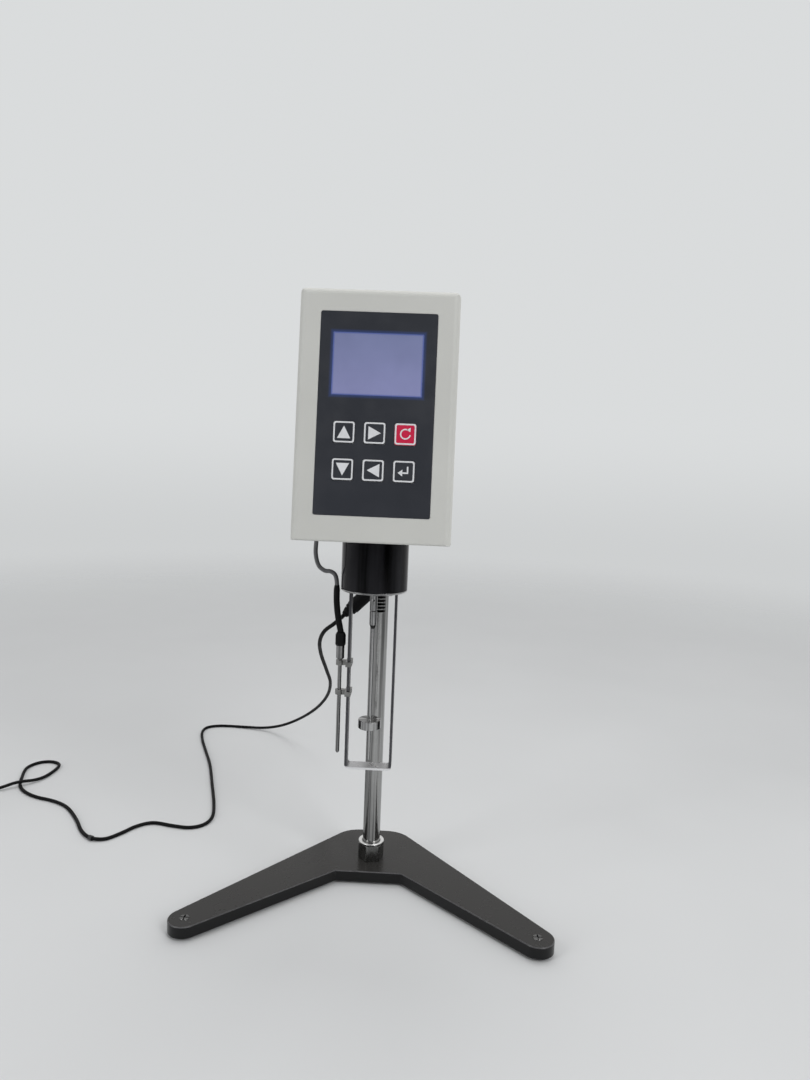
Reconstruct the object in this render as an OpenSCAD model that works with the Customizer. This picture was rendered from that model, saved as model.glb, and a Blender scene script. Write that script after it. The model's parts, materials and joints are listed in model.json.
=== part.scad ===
// Rotational viscometer: a digital measuring head that slides on a rack column above a V-shaped base.
// Units are millimetres. +Z is up and -Y is the front, where the operator stands.
// The origin is on the table, under the middle of the instrument's footprint.

/* [Base] */
// Gap between the table and the base plate, held by the levelling screws
foot_gap = 2.5; // [2:0.5:6]
// Thickness of the base plate
plate_h = 10; // [8:0.5:14]
// Sideways distance from the middle to each front levelling screw
tip_x = 142.5; // [125:0.5:160]
// Forward distance from the column axis to the front levelling screws
tip_reach = 113.5; // [100:0.5:125]
// Radius of the rounded tip of each arm
tip_r = 13.5; // [12.5:0.5:18]
// Radius of each rounded rear corner
rear_r = 27.5; // [24:0.5:32]
// Sideways offset of the centre of each rear corner
rear_x = 13; // [9:0.5:18]
// Distance from the column axis back to the rear edge
rear_reach = 52; // [49:0.5:60]
// Distance from the column axis forward to the straight edge between the arms
notch_reach = 28.5; // [24:0.5:34]
// Width of the bevel along the top edge of the plate
plate_edge = 0.8; // [0.5:0.1:2]

/* [Levelling screws] */
// Diameter of the screw
level_d = 8; // [6:0.5:10]
// Diameter of the pad that stands on the table
level_pad_d = 20; // [16:0.5:22]
// Height of the pad
level_pad_h = 6; // [5:0.5:8]
// Distance from the column axis back to the rear levelling screw
rear_screw_reach = 37; // [33:0.5:40]

/* [Column] */
// Diameter of the column
col_d = 16; // [14:0.5:18]
// Height of the column above the base plate
col_h = 455; // [450:1:500]
// Width across flats of the lock nut
nut_flats = 21; // [20:0.5:26]
// Height of the lock nut
nut_h = 16.5; // [12:0.5:20]
// Height of the lower end of the rack above the base plate
rack_from = 235.5; // [200:0.5:240]
// Tooth module of the rack and its pinion
tooth_module = 1; // [0.8:0.1:1.1]
// Number of teeth on the pinion
pinion_teeth = 16; // [15:1:17]

/* [Head] */
// Height of the underside of the head above the base plate, at rest
head_height = 316; // [306:0.5:320]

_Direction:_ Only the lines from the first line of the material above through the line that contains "the instrument's footprint." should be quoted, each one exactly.

_Complete answer:_
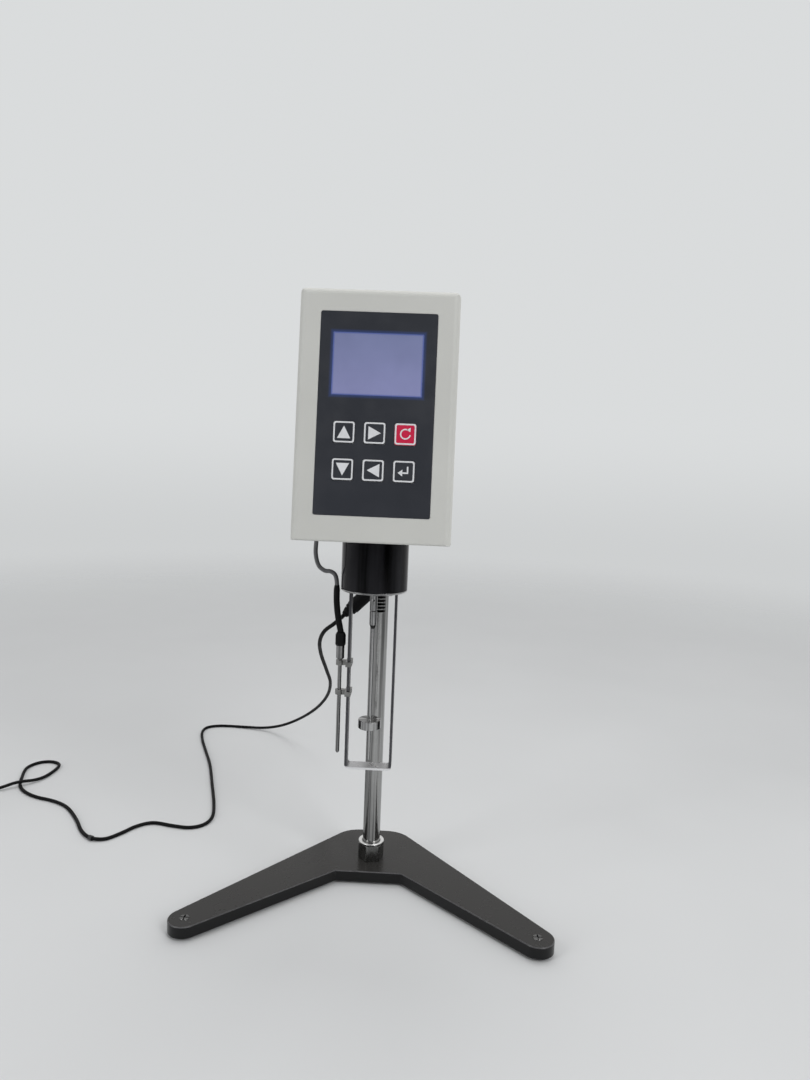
Reconstruct the object in this render as an OpenSCAD model that works with the Customizer. This picture was rendered from that model, saved as model.glb, and a Blender scene script. Write that script after it. The model's parts, materials and joints are listed in model.json.
=== part.scad ===
// Rotational viscometer: a digital measuring head that slides on a rack column above a V-shaped base.
// Units are millimetres. +Z is up and -Y is the front, where the operator stands.
// The origin is on the table, under the middle of the instrument's footprint.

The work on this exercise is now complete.